Friday Barnes: Girl Detective
- First edition
- Author: R. A. Spratt
- Cover artist: Lilly Piri
- Language: English
- Genre: Children's novel
- Published: 2014 (Random House Australia)
- Publication place: Australia
- Media type: Print (paperback)
- Pages: 248
- ISBN: 9781742759623
- OCLC: 969822948
- Followed by: Friday Barnes, Under Suspicion

= Friday Barnes: Girl Detective =

Australian children's novel by R. A. Spratt

Friday Barnes, Girl Detective is a 2014 Children's novel by R. A. Spratt. It is about an 11-year-old girl, Friday, who uses her detecting skills to solve mysteries at her boarding school.

==Publication history==
- 2014, Australia, Random House Australia ISBN 9781742759623
- 2016, Phil Grosier (illus.), 272p. USA, Roaring Brook Press ISBN 9781626722972

==Reception==
A review in Kirkus Reviews of Friday Barnes wrote "Spratt begins this new series with a nifty, engaging protagonist who can keep readers laughing and help young geeks feel good about themselves.", and complimented Gosier's illustrations, while Reading Time was somewhat critical of the apparent contradiction between its young reader format and older reader language.

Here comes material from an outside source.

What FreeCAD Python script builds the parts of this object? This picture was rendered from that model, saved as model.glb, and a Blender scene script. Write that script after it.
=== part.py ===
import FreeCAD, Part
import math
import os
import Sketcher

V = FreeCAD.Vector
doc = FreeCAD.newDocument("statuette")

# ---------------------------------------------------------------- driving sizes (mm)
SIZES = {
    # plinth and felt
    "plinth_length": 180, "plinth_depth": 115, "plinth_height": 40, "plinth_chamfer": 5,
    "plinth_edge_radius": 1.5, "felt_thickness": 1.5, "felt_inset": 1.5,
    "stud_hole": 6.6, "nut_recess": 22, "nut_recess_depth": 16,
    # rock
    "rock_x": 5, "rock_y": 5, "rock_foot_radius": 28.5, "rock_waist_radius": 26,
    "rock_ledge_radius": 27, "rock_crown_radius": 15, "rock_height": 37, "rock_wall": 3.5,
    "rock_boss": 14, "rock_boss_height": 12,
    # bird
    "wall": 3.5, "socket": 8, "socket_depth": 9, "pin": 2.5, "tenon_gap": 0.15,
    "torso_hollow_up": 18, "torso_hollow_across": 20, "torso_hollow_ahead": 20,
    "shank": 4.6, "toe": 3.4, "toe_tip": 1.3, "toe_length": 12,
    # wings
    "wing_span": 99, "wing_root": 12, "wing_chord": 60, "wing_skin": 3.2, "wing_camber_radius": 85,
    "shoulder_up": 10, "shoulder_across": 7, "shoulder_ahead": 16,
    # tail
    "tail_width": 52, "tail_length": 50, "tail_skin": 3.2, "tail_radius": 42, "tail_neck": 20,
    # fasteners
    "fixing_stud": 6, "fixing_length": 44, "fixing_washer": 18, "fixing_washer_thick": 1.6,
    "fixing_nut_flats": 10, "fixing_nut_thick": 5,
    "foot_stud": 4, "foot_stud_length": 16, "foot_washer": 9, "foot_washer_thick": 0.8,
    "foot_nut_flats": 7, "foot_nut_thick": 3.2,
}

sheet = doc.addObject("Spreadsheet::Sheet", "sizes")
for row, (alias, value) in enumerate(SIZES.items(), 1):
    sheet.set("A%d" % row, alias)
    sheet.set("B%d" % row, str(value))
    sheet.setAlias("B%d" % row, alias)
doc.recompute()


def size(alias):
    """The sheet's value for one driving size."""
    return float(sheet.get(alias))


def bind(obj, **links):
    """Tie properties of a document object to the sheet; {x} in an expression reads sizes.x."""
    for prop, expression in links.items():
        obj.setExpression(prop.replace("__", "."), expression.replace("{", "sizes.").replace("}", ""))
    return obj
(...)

Common Sense Media and Booklist (that gave a star review) were both complimentary.

Friday Barnes has also been reviewed by Publishers Weekly (star review), BookPage, The Bulletin of the Center for Children's Books, Australian Literacy Educators' Association,
School Library Journal, Horn Book Guide Reviews, and School Library Connection.

Entertainment Weekly in its 2016 list of best middle-grade books gave Friday Barnes an honorable mention.